Barista Profile – Aaron Le

Aaron Le’s debut into coffee was for the same reason that many young people are introduced and hooked on the bean … he was studying engineering at uni and needed a part-time job to get him though. His first job was as a barista trainee at Gloria Jean’s in Prahran, and since then he has been obsessed. After working, training and competing with some well known baristas around Melbourne, Aaron won the Pura Latte Art Competition at Café Biz 2013.

Café Culture caught up with Aaron to try one of his coffees and have a quick chat.

1. Hi Aaron. Can you tell us little more about your background and coffee history?I’m 24 years old, I live in Melbourne, and I haven’t stopped making coffee since my first job with Gloria Jean’s five years ago. I’m obsessed! My obsession and intrigue has enticed me to explore the world of coffee, so I’ve worked at several cafés around Melbourne. The café that really helped me get to know about specialty coffee was at Outpost in South Yarra four years ago. Then I moved to 65 Degrees (the flagship outlet for Gridlock Coffee Roasters) in the CBD, where I worked for Con Haralambopoulos, World Champion Latte Artist (2008). Following this, I spent a short time working at Axil Coffee for David Makin (World Barista Champion) before I joined Dukes Coffee Roasters.

2. Dukes roast and serve coffee.
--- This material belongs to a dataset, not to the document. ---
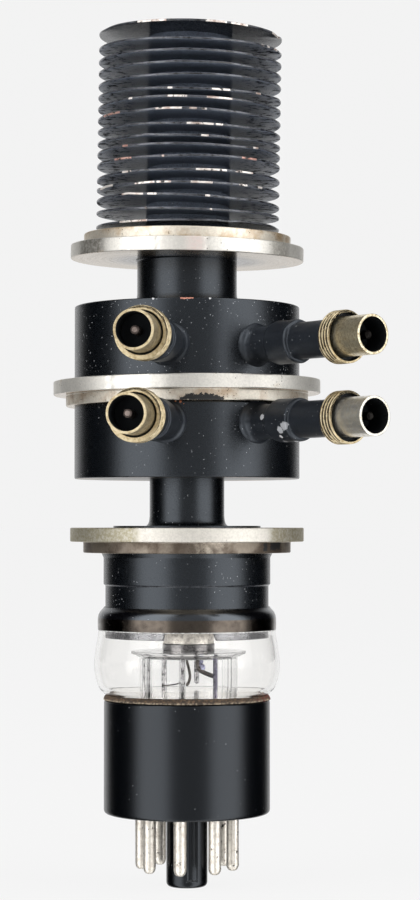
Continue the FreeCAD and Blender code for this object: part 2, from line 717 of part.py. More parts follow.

What is your role there?

I’m working at Dukes as a full-time roaster, so I don’t work on the bar anymore. I also help Ben look after his store, as he is going to Argentina to start some projects with underprivileged children. In addition to this, I also work Saturdays at The Final Step in South Yarra. Benjamin Whitaker, the owner, is one of my best buddies in the industry, and he has been very kind in letting me use his shop for competition training after hours. We’ve known each other for a very long time. Before the Pura Latte Art Competition, I asked Ben to roast my competition coffee, as he’s been roasting some solid coffee in his store for a while now and has an enthusiastic following.
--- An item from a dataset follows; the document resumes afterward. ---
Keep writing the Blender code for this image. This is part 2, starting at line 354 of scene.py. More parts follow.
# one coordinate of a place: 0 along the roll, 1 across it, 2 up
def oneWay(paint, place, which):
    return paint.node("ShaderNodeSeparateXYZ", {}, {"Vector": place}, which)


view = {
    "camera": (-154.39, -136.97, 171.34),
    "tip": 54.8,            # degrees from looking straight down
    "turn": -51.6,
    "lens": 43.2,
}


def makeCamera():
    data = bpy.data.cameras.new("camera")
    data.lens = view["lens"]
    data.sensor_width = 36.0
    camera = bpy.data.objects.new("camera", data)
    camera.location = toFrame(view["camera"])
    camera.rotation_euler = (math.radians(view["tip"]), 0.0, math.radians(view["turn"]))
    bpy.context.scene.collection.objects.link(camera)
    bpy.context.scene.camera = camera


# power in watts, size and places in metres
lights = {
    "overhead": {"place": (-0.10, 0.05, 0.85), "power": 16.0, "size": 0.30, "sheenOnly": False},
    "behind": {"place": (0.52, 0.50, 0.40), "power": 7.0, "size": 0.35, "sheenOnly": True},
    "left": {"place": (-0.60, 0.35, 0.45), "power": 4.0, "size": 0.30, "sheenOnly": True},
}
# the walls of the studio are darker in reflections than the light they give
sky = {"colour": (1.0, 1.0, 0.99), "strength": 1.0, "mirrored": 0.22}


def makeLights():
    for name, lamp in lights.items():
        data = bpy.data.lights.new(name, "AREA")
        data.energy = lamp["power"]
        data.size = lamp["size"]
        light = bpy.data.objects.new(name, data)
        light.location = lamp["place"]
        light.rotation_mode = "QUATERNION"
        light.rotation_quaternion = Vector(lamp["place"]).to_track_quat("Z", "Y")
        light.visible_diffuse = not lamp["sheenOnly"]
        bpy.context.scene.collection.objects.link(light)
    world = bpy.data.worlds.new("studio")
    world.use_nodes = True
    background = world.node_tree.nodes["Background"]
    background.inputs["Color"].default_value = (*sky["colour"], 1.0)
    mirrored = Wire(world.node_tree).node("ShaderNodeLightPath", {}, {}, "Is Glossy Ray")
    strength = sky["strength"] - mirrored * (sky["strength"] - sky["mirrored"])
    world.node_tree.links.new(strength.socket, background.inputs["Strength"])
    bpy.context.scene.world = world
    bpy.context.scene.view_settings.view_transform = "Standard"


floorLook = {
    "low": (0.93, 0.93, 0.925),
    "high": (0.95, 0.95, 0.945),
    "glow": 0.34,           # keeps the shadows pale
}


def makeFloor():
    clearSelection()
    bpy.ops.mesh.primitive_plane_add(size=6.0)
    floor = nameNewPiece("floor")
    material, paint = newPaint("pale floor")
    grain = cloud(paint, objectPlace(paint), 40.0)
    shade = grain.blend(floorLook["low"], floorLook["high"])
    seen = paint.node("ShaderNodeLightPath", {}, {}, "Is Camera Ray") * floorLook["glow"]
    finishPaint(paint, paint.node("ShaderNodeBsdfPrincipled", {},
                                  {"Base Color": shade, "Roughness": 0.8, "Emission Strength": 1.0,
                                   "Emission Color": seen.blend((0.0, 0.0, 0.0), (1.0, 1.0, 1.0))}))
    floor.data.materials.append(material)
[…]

3. How many hours of practice do you do, or is it all on the job training?

Normally, I’d train around once or twice a week for 3 months before the competition – 3-4 hours each time, depending on what I can fit in.

4. Who do you consider as you mentors and idols?
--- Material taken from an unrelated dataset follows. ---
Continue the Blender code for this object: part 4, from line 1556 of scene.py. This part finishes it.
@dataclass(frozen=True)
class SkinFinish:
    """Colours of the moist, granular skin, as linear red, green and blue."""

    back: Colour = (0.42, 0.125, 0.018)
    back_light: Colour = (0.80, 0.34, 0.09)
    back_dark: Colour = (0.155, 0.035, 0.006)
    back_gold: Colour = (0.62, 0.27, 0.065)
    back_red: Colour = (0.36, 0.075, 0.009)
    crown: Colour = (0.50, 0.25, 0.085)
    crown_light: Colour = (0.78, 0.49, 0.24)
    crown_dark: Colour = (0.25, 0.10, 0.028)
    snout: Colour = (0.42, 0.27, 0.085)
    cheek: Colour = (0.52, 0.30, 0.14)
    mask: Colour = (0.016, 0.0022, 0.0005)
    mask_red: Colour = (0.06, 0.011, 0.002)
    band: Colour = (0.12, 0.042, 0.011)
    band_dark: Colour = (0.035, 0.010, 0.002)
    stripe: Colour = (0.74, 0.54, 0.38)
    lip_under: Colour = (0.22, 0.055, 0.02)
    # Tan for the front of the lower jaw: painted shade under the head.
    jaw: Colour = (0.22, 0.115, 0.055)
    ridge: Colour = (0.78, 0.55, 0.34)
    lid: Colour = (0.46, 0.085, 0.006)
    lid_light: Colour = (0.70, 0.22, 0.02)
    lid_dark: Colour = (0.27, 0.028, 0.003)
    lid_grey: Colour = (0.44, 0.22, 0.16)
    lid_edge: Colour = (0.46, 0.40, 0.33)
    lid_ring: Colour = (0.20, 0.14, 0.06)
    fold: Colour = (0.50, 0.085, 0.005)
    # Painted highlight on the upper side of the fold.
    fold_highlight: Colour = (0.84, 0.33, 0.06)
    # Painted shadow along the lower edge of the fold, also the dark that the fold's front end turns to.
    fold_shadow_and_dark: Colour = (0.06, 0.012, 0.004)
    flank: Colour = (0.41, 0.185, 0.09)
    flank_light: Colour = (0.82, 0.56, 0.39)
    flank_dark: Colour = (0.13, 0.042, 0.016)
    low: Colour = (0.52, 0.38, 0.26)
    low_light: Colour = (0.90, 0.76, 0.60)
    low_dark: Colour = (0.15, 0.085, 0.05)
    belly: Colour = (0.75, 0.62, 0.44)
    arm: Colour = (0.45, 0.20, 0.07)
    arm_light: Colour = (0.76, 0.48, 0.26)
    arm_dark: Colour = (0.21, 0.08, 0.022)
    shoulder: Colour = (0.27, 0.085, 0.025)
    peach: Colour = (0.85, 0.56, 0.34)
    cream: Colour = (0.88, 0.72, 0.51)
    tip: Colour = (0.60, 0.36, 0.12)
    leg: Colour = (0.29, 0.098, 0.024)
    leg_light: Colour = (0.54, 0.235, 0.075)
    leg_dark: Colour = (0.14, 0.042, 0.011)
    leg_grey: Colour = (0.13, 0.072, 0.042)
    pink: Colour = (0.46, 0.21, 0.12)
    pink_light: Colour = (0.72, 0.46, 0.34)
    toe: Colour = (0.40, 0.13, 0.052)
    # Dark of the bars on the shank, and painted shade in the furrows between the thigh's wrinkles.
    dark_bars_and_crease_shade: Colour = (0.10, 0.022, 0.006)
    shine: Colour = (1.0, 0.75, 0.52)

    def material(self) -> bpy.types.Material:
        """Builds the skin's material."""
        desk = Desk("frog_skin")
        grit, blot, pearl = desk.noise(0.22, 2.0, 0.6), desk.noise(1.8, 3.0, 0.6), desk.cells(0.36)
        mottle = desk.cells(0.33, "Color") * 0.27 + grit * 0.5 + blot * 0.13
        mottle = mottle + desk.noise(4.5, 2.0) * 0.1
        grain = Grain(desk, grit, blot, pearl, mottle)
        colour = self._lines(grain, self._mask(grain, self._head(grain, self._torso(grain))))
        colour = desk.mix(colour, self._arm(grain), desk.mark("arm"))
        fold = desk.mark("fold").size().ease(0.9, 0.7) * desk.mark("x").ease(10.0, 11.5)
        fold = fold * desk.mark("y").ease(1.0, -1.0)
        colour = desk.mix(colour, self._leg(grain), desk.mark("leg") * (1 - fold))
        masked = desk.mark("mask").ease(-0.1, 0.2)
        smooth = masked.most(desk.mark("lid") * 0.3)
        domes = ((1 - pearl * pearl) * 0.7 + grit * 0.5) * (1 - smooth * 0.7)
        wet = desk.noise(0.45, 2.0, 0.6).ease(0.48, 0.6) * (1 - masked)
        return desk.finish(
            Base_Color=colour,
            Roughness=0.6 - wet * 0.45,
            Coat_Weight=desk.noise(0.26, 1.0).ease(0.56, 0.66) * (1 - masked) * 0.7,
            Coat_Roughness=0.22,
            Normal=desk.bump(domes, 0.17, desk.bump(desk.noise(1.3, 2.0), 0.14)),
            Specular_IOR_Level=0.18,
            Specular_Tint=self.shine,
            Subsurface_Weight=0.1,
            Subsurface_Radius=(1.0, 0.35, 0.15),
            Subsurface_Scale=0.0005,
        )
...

I think I’m very lucky, as I am able to know and work with a lot of great people in the Melbourne coffee scene. I don’t have an idol, but there are 2 people who have had a very strong influence on my career development so far, and I’m very grateful for that. Benjamin Whitaker of the The Final Step is one. We often share a lot of information and thinking related to coffee and life. The other is my former boss and only mentor, Con Haralambopoulos, co-owner of 65 Degrees Café and Gridlock Coffee Roasters. He was the 2008 World Latte Art Champion and I believe one of the most successful competitors of his generation. His advice has been invaluable.

5. Have you had a chance to travel overseas to experience coffee, cafés, growing regions?

Not yet, but I’d love to do it one day! It is definitely in my plans, and I am working hard to save some money first!

6. What’s next for Aaron Le? 

I am keen to continue with coffee roasting,  so I have a strong focus on learning about green bean and lots of cupping at the moment. Hopefully this will take me on a trip to origin one day.

Thanks Aaron, and good luck with your coffee endeavours!